For some reason, last night I went to a website that let me play Dean Martin singing That’s Amore. The next thing I know, I was singing as loud as I could while my bird Abdul looked at me like he suddenly realized he was in a locked room with a mad woman.  Which he kind of was.  But I didn’t care. I didn’t care that I couldn’t carry a tune with a wheelbarrow’s assistance or that I stumbled over half the words.  Because suddenly I was back in my Italian childhood in Ducktown in Atlantic City and it was the 1950s and I had no greater care than getting to school with my friend Grace every day and making sure I made the nuns happy. And right across the street was the Venice Restaurant. Dean Martin used to go eat there after he and Jerry Lewis performed at the 500 Club around the corner. The parking valet was a friend of my dad’s and he’d always let us know when they came. They’d stand in the doorway and sign autographs before they went in to eat. I would see him and think he was cute and Jerry Lewis was the funniest person on earth and I was thrilled to be so close.
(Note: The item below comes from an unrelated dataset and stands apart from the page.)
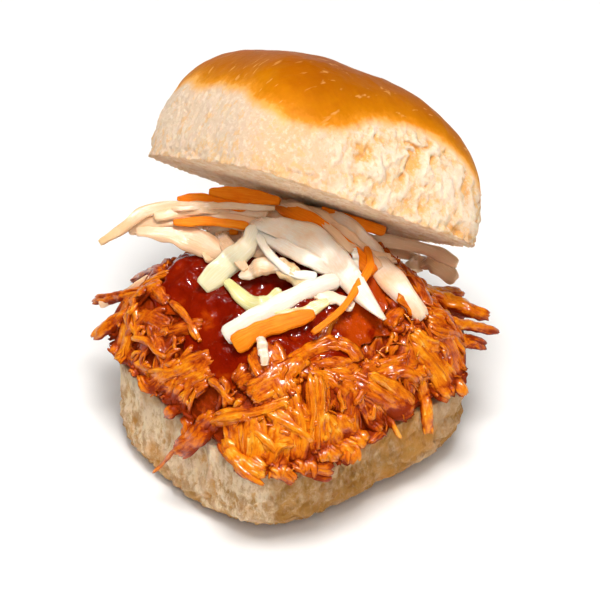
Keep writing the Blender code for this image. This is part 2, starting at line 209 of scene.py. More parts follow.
class Wire:
    # an output socket; arithmetic on it adds Math nodes
    def __init__(self, paint, socket):
        self.paint = paint
        self.socket = socket

    def maths(self, operation, first, second):
        return self.paint.add("ShaderNodeMath", {"operation": operation}, {0: first, 1: second})

    def __add__(self, other):
        return self.maths("ADD", self, other)

    def __radd__(self, other):
        return self.maths("ADD", other, self)

    def __sub__(self, other):
        return self.maths("SUBTRACT", self, other)

    def __rsub__(self, other):
        return self.maths("SUBTRACT", other, self)

    def __mul__(self, other):
        return self.maths("MULTIPLY", self, other)

    def __rmul__(self, other):
        return self.maths("MULTIPLY", other, self)


def setStops(ramp, stops):
    # a ramp's stops, each a place from 0 to 1 and its colour
    while len(ramp.elements) < len(stops):
        ramp.elements.new(1.0)
    for element, (place, colour) in zip(ramp.elements, stops):
        element.position = place
        element.color = (*colour, 1)


class Paint:
    # one material's node tree
    def __init__(self, name):
        self.material = bpy.data.materials.new(name)
        self.material.use_nodes = True
        self.tree = self.material.node_tree

    def add(self, kind, settings, sockets, output=0):
        # a node of a kind, its settings first, then the values or links of its sockets
        node = self.tree.nodes.new(kind)
        for key, value in settings.items():
            if key == "stops":
                setStops(node.color_ramp, value)
            else:
                setattr(node, key, value)
        for key, value in sockets.items():
            self.feed(node.inputs[key], value)
        return Wire(self, node.outputs[output])

    def feed(self, socket, value):
        if isinstance(value, Wire):
            self.tree.links.new(value.socket, socket)
        elif socket.type == "RGBA" and len(value) == 3:
            socket.default_value = (*value, 1)
        else:
            socket.default_value = value

    def finish(self, **values):
        # feeds the shader's own sockets, by name with _ for a space, and gives the material
        shader = self.tree.nodes["Principled BSDF"]
        for key, value in values.items():
            self.feed(shader.inputs[key.replace("_", " ")], value)
        return self.material

    def field(self, name):
        return self.add("ShaderNodeAttribute", {"attribute_name": name}, {}, "Fac")

    def place(self):
        return self.add("ShaderNodeTexCoord", {}, {}, "Object")

    def stretched(self, scale):
        return self.add("ShaderNodeMapping", {}, {"Vector": self.place(), "Scale": scale})

    def joined(self, x, y, z):
        return self.add("ShaderNodeCombineXYZ", {}, {"X": x, "Y": y, "Z": z})

    def noise(self, vector, scale, detail=3, roughness=0.5):
        sockets = {"Vector": vector, "Scale": scale, "Detail": detail, "Roughness": roughness}
        return self.add("ShaderNodeTexNoise", {}, sockets, "Fac")

    def between(self, value, low, high):
        # 0 at low, 1 at high, held outside them
        sockets = {"Value": value, "From Min": low, "From Max": high}
        return self.add("ShaderNodeMapRange", {"clamp": True}, sockets)

    def blend(self, share, first, second):
        # a colour between two others
        return self.add("ShaderNodeMix", {"data_type": "RGBA"}, {0: share, 6: first, 7: second}, 2)

    def layered(self, colour, *layers):
        # a colour with others laid over it in turn, each by its share
        for share, over in layers:
            colour = self.blend(share, colour, over)
        return colour

    def ramp(self, value, stops):
        return self.add("ShaderNodeValToRGB", {"stops": stops}, {"Fac": value}, "Color")

    def bump(self, height, distance, strength):
        sockets = {"Height": height, "Distance": distance, "Strength": strength}
        return self.add("ShaderNodeBump", {}, sockets, "Normal")


# The roll: what both halves share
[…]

The sun was always shinning and I’ve never felt so safe because it was my neighborhood and I knew everyone and everyone knew me.  And suddenly, as these memories washed over me, I was crying and singing all at the same time because I was in my childhood living room and mom and dad were still alive and we were all watching the Dean Martin Show together.

I have to stop listening to his music or my bird is going to start dialing 911.